Aching Heart – February 20th

In the face of this deeply painful world, to carry on with fullness requires grief.
In the face of our deeply tragic stories, to hold ourselves with love requires tears.
In the face of an elder-less culture, to initiate ourselves with depth requires community .
In the face of our death phobic culture, to sit with our dying requires vulnerability.
Expressed grief cuts through the madness of the world both without and within, leaving us naked and alive. Only true grief, to me, can do this, for true grief is pure, held, non-judgmental and shared by all.
To grieve is the most deeply human act we can undertake, because it allows new life to flow and brings our power to the world.
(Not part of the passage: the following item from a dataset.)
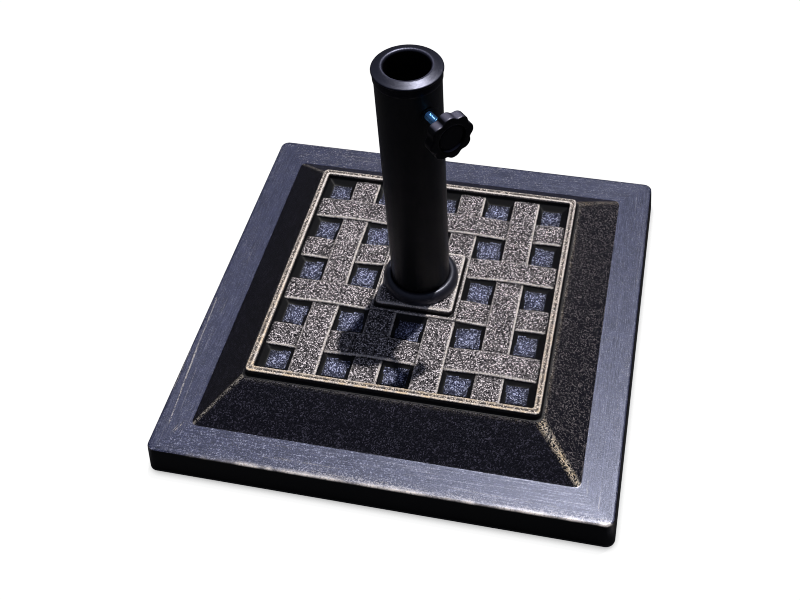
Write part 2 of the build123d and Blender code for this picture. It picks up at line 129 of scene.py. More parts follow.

Only when I allow my heart to die and be broken open can I truly love fully.
(H.K.P) Harry Kloser Pitcher, Harry Edgar Pitcher
Become a person. Make beauty out of grief. Become real people who might have untenable rotten
ideas, but who in the end grow into solid old people who are generous and unconniving, people who
know things and don’t just see everything as a business opportunity.
Be courageous, make your hate into
an art of love beyond your wants, and stop sending undigested grief in the form of sorrow frozen into hate
into the arms of the future. Hand over the world with some modicum of the possibility for peace.
(Martin Prechtel – The Smell of Rain on Dust)
The Aching Heart – finally there is a name. A term that defines what I was missing for so long when I heard about movements encouraging CHANGE! How can change happen without grief? How can anything happen without grief?
I want to write about an experience I recently had – an experience where grief and tears seemed to be displaced and there should be nothing else other than celebration and joy.
Our daugther Rose was born 3 months ago at home, in to candle lit red colors, and to warm welcoming hands. Into a circle of people waiting for her, humming and comforting together with everything she needed. A magical moment.
And yet, two weeks later we went to see our cranio-sacral therapists to offer Rose a session, inviting her to go into her birth experience and express what she was not able to do whilst in the birth canal.
The therapists – a couple, alongside my husband and I, formed a circle around her. We held her with the intention of giving her the quality of the womb she had lived in for the last nine months. And she…. she allowed herself to go into the pain. She went through the final contractions a second time, expressing very soundly what was going on in her. How it was for her to bid goodbye to her monthers heartbeat. And we, we held her, witnessed her, gave her the space she needed.
We didn’t go with the intention of „fixing“ something. We wanted to offer her a room to express and to feel – to experience that it’s ok. That we are here, holding and forming a circle. Seeing this little being in pain took my breath away at times. And, in the end, I held her in my arms again like a newborn.
That quality of newborn-ness is often in me when I allow grief to expand without holding back.
(K.K.P)
When I touch my grief I touch my love.
When I hold what I mourn I caress what I value.
When I uncover my pain I offer my soul.
When my village witnesses me I am human.